Up to and including the line with "from FreeCAD import", please set down the entries below exactly, starting from the first line.

Entries with model source code:
((

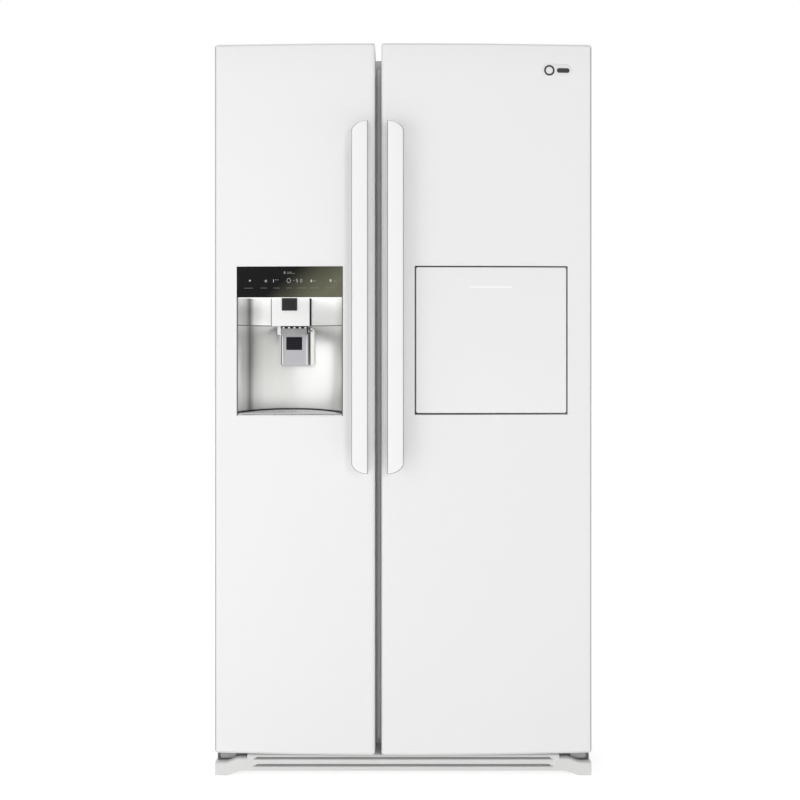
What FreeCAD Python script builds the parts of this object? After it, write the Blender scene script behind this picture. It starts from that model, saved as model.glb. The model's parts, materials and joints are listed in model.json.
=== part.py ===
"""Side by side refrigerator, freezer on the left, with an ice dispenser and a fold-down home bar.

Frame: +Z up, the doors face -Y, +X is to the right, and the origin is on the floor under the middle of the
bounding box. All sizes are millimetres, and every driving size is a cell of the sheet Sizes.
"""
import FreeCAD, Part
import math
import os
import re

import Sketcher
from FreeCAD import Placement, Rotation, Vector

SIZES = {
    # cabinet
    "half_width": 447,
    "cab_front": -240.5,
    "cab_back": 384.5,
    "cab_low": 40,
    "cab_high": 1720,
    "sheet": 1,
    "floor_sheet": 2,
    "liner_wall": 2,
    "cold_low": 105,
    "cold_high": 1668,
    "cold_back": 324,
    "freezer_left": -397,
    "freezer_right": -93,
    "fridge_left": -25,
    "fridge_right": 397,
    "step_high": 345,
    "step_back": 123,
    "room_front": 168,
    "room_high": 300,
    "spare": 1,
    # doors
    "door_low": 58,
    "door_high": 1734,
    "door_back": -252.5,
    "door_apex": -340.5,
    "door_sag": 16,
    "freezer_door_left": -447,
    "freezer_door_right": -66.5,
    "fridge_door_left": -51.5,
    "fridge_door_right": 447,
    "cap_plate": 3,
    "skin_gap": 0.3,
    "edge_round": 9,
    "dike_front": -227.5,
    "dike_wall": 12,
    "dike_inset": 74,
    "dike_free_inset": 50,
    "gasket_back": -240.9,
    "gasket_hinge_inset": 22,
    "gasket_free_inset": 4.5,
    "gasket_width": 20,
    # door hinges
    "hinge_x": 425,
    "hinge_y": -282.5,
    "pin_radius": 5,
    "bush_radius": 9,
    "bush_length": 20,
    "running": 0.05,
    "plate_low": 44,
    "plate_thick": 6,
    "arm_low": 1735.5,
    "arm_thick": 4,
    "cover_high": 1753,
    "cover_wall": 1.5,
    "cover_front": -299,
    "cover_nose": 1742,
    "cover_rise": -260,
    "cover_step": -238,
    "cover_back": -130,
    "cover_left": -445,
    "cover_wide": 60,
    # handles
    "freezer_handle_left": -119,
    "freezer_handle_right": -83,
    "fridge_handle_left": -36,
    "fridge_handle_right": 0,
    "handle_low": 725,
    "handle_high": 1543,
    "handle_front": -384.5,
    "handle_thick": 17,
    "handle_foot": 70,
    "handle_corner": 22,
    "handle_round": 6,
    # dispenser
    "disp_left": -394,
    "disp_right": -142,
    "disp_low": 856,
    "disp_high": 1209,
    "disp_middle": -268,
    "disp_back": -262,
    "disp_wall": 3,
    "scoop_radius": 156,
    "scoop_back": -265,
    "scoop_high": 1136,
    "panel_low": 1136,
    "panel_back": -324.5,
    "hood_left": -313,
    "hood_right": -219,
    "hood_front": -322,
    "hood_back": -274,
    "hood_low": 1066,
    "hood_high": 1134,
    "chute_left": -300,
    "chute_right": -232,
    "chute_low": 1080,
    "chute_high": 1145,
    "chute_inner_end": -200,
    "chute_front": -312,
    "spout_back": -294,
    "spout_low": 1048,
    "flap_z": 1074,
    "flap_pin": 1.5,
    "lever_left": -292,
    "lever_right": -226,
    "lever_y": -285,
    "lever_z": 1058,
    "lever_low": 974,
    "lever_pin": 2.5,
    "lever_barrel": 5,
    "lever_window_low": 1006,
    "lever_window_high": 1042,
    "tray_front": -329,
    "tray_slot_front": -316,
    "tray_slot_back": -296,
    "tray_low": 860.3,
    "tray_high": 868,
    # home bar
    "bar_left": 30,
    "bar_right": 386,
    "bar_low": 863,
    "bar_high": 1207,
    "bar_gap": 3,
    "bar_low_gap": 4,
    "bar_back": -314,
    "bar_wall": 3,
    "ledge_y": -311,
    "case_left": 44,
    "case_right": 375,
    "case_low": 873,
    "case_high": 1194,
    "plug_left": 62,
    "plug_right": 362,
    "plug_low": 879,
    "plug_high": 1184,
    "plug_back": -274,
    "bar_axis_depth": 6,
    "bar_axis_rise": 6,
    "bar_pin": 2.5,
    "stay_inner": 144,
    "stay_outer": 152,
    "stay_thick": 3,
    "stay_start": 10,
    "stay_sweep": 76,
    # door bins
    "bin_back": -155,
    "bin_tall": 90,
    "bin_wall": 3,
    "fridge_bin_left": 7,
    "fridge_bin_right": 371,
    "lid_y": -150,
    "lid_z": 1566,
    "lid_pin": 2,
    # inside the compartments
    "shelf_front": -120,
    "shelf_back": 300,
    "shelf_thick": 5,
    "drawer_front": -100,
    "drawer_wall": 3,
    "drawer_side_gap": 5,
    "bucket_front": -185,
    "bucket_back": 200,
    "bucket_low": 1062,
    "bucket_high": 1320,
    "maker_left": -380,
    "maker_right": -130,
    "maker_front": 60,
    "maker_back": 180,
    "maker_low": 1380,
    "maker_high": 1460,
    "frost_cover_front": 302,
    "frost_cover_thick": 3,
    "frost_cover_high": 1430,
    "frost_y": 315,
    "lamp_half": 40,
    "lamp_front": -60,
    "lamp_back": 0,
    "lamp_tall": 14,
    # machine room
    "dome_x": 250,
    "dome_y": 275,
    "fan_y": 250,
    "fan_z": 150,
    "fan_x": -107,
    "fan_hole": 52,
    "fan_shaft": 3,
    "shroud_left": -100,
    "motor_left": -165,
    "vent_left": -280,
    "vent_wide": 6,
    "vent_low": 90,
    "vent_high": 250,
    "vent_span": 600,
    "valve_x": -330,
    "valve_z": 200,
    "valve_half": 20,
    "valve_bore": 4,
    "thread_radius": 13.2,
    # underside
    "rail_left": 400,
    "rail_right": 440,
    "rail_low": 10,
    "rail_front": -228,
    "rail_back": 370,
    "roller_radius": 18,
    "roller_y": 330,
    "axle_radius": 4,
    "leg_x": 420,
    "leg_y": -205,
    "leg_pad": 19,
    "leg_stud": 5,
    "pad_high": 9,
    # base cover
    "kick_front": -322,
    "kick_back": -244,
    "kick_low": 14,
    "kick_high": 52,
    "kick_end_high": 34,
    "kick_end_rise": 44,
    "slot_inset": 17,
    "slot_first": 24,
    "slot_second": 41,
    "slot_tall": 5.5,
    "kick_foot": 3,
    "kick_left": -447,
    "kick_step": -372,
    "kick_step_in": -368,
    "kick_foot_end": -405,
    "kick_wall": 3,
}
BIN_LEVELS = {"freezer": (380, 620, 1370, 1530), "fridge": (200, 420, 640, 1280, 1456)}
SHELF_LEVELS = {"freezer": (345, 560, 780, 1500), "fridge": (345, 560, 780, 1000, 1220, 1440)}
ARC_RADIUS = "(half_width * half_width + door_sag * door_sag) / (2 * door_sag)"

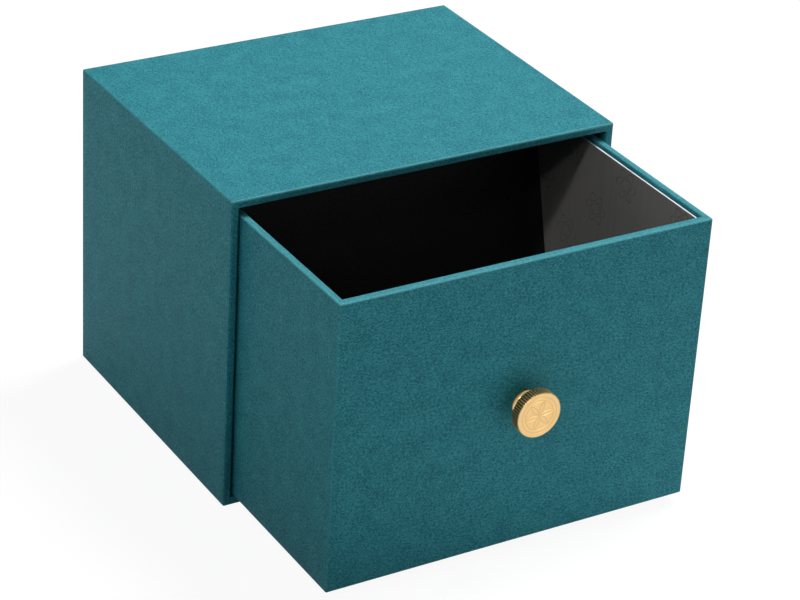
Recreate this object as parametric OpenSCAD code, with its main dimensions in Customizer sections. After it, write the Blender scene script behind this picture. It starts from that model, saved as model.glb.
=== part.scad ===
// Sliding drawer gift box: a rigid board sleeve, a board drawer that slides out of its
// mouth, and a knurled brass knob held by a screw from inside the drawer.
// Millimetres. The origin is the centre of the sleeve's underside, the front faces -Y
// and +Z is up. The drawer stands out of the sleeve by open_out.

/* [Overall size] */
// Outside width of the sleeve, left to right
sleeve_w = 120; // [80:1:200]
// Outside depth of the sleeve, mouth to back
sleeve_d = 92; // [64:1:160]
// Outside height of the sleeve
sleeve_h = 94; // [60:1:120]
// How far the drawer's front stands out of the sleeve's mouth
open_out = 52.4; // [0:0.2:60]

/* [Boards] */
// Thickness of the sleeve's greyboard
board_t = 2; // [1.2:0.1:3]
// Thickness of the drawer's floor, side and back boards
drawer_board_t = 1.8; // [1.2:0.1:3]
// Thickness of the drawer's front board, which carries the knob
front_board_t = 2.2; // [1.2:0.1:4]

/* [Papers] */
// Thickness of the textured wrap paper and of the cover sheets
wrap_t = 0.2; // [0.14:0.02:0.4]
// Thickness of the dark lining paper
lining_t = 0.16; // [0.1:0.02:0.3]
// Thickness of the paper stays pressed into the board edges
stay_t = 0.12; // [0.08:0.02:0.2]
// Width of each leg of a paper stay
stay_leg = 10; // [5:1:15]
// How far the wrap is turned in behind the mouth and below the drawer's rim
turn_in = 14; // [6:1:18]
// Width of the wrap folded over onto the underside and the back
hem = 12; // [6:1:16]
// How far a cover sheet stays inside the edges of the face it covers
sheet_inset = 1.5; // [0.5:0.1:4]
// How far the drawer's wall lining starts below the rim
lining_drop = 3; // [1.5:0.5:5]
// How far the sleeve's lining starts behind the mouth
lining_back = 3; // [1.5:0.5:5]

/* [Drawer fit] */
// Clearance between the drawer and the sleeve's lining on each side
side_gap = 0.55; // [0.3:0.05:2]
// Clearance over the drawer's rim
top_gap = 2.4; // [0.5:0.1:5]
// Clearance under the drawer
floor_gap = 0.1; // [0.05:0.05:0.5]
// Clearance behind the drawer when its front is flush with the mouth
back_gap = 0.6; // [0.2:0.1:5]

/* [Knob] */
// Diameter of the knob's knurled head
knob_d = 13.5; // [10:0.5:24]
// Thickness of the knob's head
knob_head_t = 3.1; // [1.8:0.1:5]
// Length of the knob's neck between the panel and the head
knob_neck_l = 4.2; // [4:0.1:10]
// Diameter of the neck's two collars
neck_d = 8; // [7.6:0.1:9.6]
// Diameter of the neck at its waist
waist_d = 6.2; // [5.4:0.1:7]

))

**FINISHED TASK:**
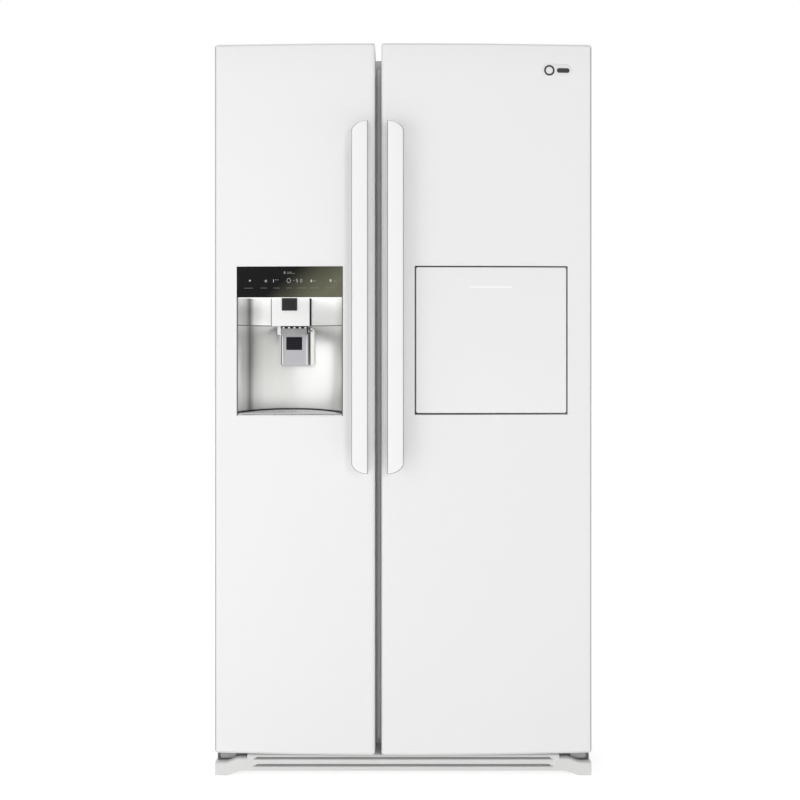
What FreeCAD Python script builds the parts of this object? After it, write the Blender scene script behind this picture. It starts from that model, saved as model.glb. The model's parts, materials and joints are listed in model.json.
=== part.py ===
"""Side by side refrigerator, freezer on the left, with an ice dispenser and a fold-down home bar.

Frame: +Z up, the doors face -Y, +X is to the right, and the origin is on the floor under the middle of the
bounding box. All sizes are millimetres, and every driving size is a cell of the sheet Sizes.
"""
import FreeCAD, Part
import math
import os
import re

import Sketcher
from FreeCAD import Placement, Rotation, Vector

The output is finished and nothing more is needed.